Olive Branch student seeks to serve her country in the U.S. Navy

Yunekia Gray

Yunekia Gray in her MCJROTC uniform.

U.S. Naval Academy Preparatory School students attend for four years, graduating with bachelor of science degrees and commissions as ensigns in the Navy or second lieutenants in the Marine Corps. Naval Academy graduates serve at least five years in the Navy or Marine Corps.

Olive Branch High School senior Yunekia Gray has been accepted to attend.

The Newport, RI, based school will prepare her to become a professional officer of competence, character, and compassion in the U.S. Navy or Marine Corps. 

The chance to serve her country has been a dream of hers since she was inspired by her dad.

“My Dad did 23 years in the Navy and retired as a chief,” Gray said. “Watching him grow and succeed inspired me to do the same. I expressed my interest in the Navy and my dad immediately insisted that I go the officer route. One of my dad’s coworkers informed him about the Naval Academy.”

To apply for the academy, Gray needed to self-reflect on her life choices.
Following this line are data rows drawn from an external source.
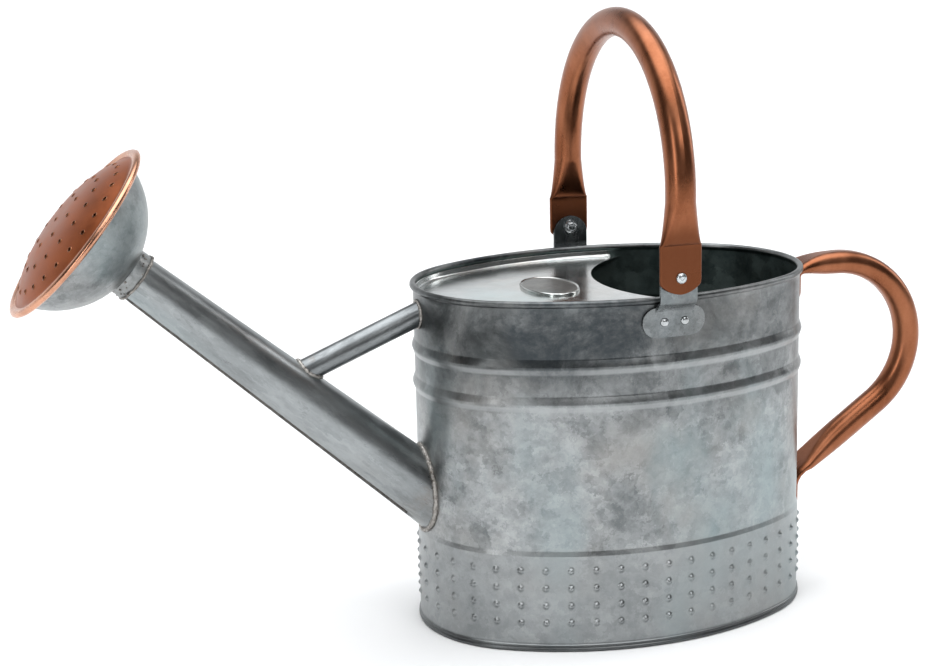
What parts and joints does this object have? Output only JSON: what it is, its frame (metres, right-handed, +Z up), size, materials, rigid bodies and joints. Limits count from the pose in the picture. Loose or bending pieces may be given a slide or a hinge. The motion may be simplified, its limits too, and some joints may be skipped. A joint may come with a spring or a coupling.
{
  "type": "watering can",
  "caption": "Oval galvanised watering can with a half cover, a swinging carrying bail, a fixed rear handle, a braced spout and a perforated rose.",
  "frame": {"origin": "centre of the can's foot, on the ground", "axes": "+Z up; the spout and rose point to -X and the rear handle to +X; the can is alike on its two Y sides"},
  "size_m": [0.5553, 0.1952, 0.3601],
  "materials": {
    "galvanised_sheet": "satin grey zinc with a mottled spangle",
    "galvanised_cover": "satin light grey zinc",
    "plaque_metal": "satin, with a bright raised edge",
    "rivet_steel": "satin",
    "copper_finish": "satin copper colour over steel",
    "weld_metal": "rough, slightly heat tinted"
  },
  "bodies": {
    "can": {"body_wall": "galvanised_sheet", "base_plate": "galvanised_sheet", "top_cover": "galvanised_cover", "badge_plate": "plaque_metal", "ear_front": "galvanised_sheet", "ear_back": "galvanised_sheet", "ear_rivets_front": "rivet_steel", "ear_rivets_back": "rivet_steel", "pivot_rivet_front": "rivet_steel", "pivot_rivet_back": "rivet_steel", "pivot_washers": "rivet_steel", "rear_handle": "copper_finish", "rear_rivets_top": "rivet_steel", "rear_rivets_bottom": "rivet_steel", "spout_tube": "galvanised_sheet", "spout_weld": "weld_metal", "spout_brace": "galvanised_sheet", "brace_weld_wall": "weld_metal", "brace_weld_spout": "weld_metal", "rose_collar": "galvanised_sheet", "rose_weld": "weld_metal", "rose_bowl": "galvanised_sheet", "rose_face": "copper_finish"},
    "bail": {"bail_handle": "copper_finish"}
  },
  "joints": [
    {"name": "bail_swing", "type": "hinge", "parent": "can", "child": "bail", "pos_m": [0.008, 0, 0.2177], "axis": [0, 1, 0], "range_deg": [-91, 90]}
  ]
}
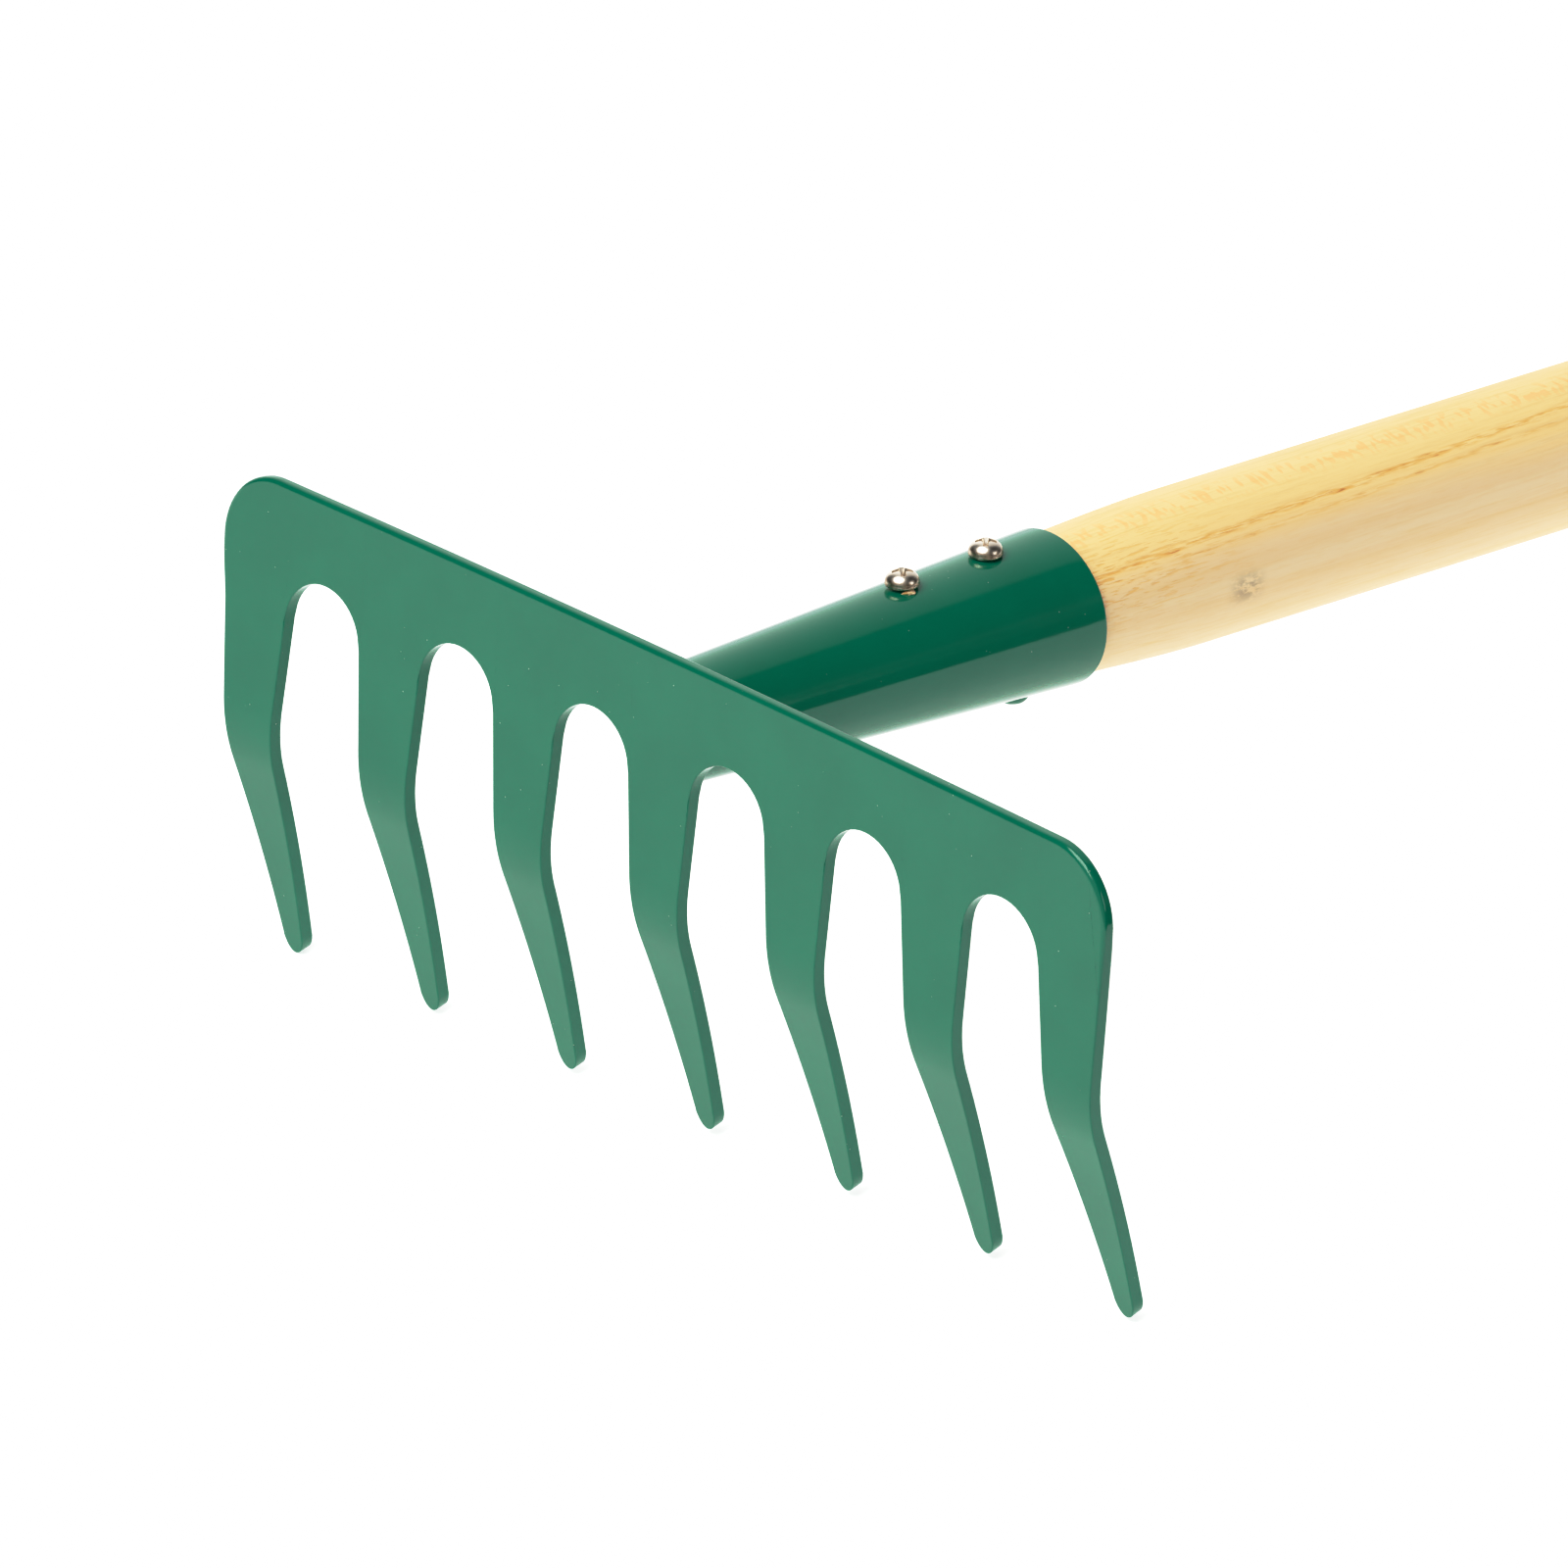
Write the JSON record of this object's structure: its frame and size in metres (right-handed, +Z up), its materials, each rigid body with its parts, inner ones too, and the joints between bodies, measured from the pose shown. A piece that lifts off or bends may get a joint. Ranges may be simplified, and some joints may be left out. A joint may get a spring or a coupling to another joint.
{
  "type": "garden rake",
  "caption": "Light garden rake: flat stamped bar with tapered tines bent towards the handle, conical sheet socket fixed with screws, round wooden handle with a tapered nose.",
  "frame": {"origin": "middle of the footprint of the rake as it rests on level ground, tine tips and handle end at z = 0", "axes": "+X along the bar, +Y along the handle away from the head, +Z up"},
  "size_m": [0.2022, 0.7814, 0.0848],
  "materials": {
    "green_enamel": "glossy stoved enamel over steel sheet",
    "pale_wood": "sanded and thinly sealed, grain along the handle",
    "nickel": "bright nickel plate"
  },
  "bodies": {
    "root": {"rake_head": "green_enamel", "socket": "green_enamel", "socket_weld": "green_enamel", "seam_tack": "green_enamel", "handle": "pale_wood", "front_screw": "nickel", "rear_screw": "nickel"}
  },
  "joints": []
}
Something as simple as eating habits could affect her chances.

“Once I was selected as a candidate, I immediately started getting into the application process,” Gray said. “Overall, the application process was really stressful and rigorous. I really had to stay on top of my stuff unless I would miss a certain deadline with my nominations. I even had to change things about my life that I never would have thought I had to do, such as changing my eating habits and exercising more.”

Maj. Robert Boyero, senior Marine instructor for OBHS MCJROTC, said Gray has stood out in her pursuit of domestic service to her country.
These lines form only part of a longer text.